Hong Kong-listed investment group Oshidori International Holdings Ltd said in its first-half results filed on Monday that its experience of bidding as a partner for a casino resort in Japan’s Nagasaki prefecture had led it to “question whether there have been serious ethical irregularities” in the process.
It added: “The group was shocked by the restrictive and unreasonable rules and measures imposed by Nagasaki prefecture and incidents that made the group question whether there have been serious ethical irregularities.”
Oshidori’s effort had been via Oshidori International Development GK, with its request-for-proposal (RFP) submission being one of three shortlisted; although its bid was not selected after the second of two rounds of further evaluation.
Nagasaki prefecture told GGRAsia in a recent emailed statement in response to our enquiry, that the selection process for a private-sector partner on an integrated resort (IR), as such large-scale casino complexes are known in Japan, had been conducted fairly.
On Monday, Nagasaki said it had signed what it termed a “master agreement” with Casinos Austria International Japan Inc for the latter to develop and operate an IR in the prefecture.

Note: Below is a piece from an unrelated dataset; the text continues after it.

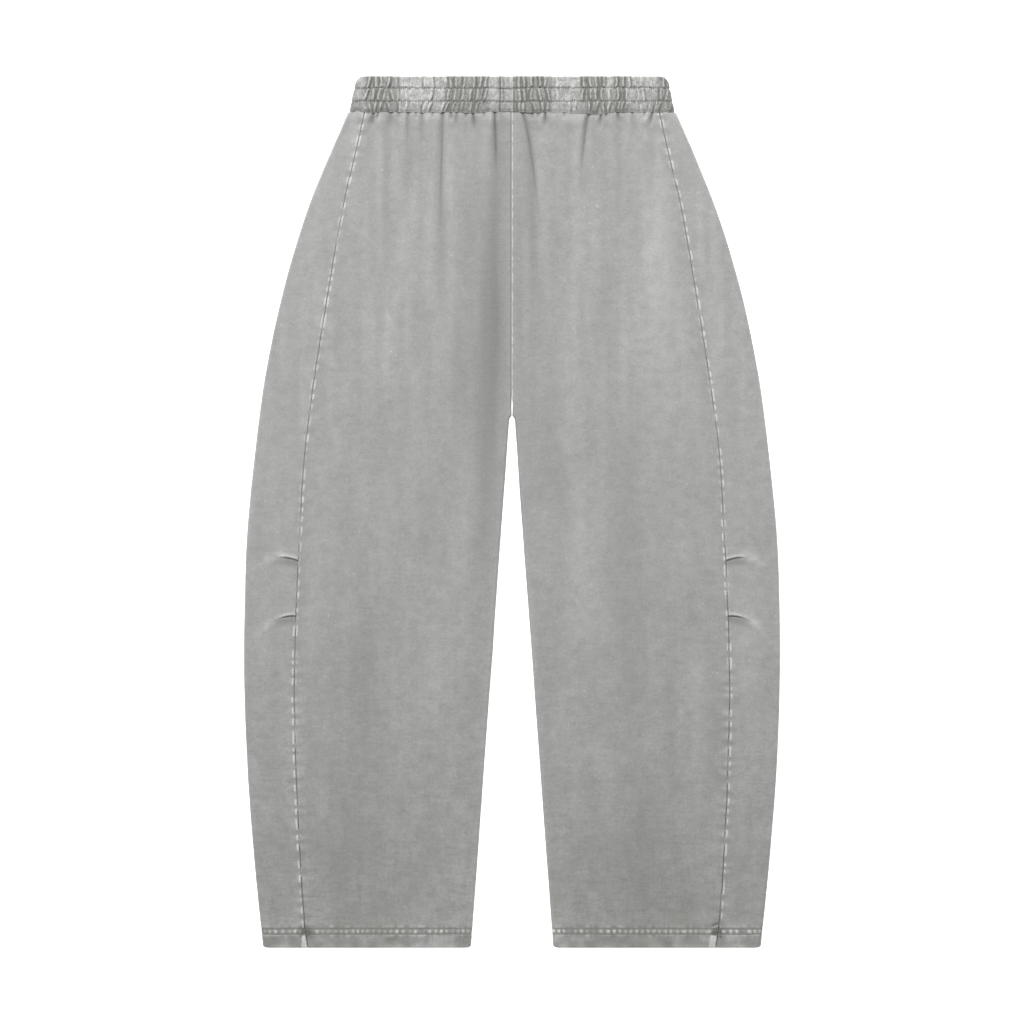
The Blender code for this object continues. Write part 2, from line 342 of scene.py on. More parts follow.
def stitched_hem(relief, seed):
    """The hem's stitched grooves, the pale pucker blobs between them and the fold below."""
    across, down = relief.across, relief.down
    for row in HEM_ROWS:
        relief.add(bell(down - row, 0.95), rise=-0.6)
        relief.add(bell(down - row, 0.7), deep=0.42)
    drift = strand(across, 1.5, (23, 10), seed) * 0.55
    blob = ease(0.5 + 0.62 * np.sin(2 * np.pi * (across / HEM_BLOB + drift)))
    blob = blob * np.clip(0.75 + 0.8 * strand(across, 4.5, (8, 10), seed + 1), 0, 1.2)
    lean = 0.35 * strand(across, 6.5, (5, 10), seed + 4)
    between = bell(down - sum(HEM_ROWS) / 2 - lean, 2.1)
    relief.add(between * blob, rise=0.55, worn=1.5)
    relief.add(between * (1 - blob), rise=-0.2, deep=0.4)
    ticks = strand(across, 2.5, (2.6, 10), seed + 2)
    above = bell(down - (HEM_ROWS[0] - 2.6), 1.8) * ease(HEM_ROWS[0] - down)
    below = bell(down - (HEM_ROWS[1] + 2.4), 2.2) * ease(down - HEM_ROWS[1])
    for share in (above, below):
        relief.patches(share, ticks, up=0.35, worn=0.5, sink=0.2, deep=0.4)
    relief.add(bell(down - LENGTH, 2.6), worn=0.4)
    turned = ease((down - HEM_ROWS[1] - 1) / 3)
    relief.patches(turned, relief.noise((10, 11), seed + 3), up=0.25, worn=0.3, sink=0.2, deep=0.38)


# %% [markdown]
# ## The wall
# Every piece is a loft: a grid of outer points and a grid of inner points, joined round the rim. The
# inner skin is plain and hardly seen, so it keeps only some of the rows and columns, and the rim's
# faces each take up the outer points between two inner ones.

# %% Closed walls from two grids


def put(name, data):
    """A new object in the scene."""
    thing = bpy.data.objects.new(name, data)
    bpy.context.scene.collection.objects.link(thing)
    return thing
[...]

The Oshidori parent noted in its Monday first-half results filing regarding its Nagasaki effort: “The company withdrew from participation in the RFP process for the IR project in early August 2021 due to the restrictive and unreasonable rules and measures constantly imposed by Nagasaki prefecture, which seemed to be unfair,” and which in the group’s view, made it “impossible for the company to conduct business in a prudent and efficient manner”.
The Oshidori group had planned to partner for a Nagasaki casino venture with United States-based casino operator Mohegan Gaming and Entertainment.
Oshidori observed in its interim results, regarding its participation in the Nagasaki RFP process: “Following such an experience, the management has become cautious towards foreign investments.”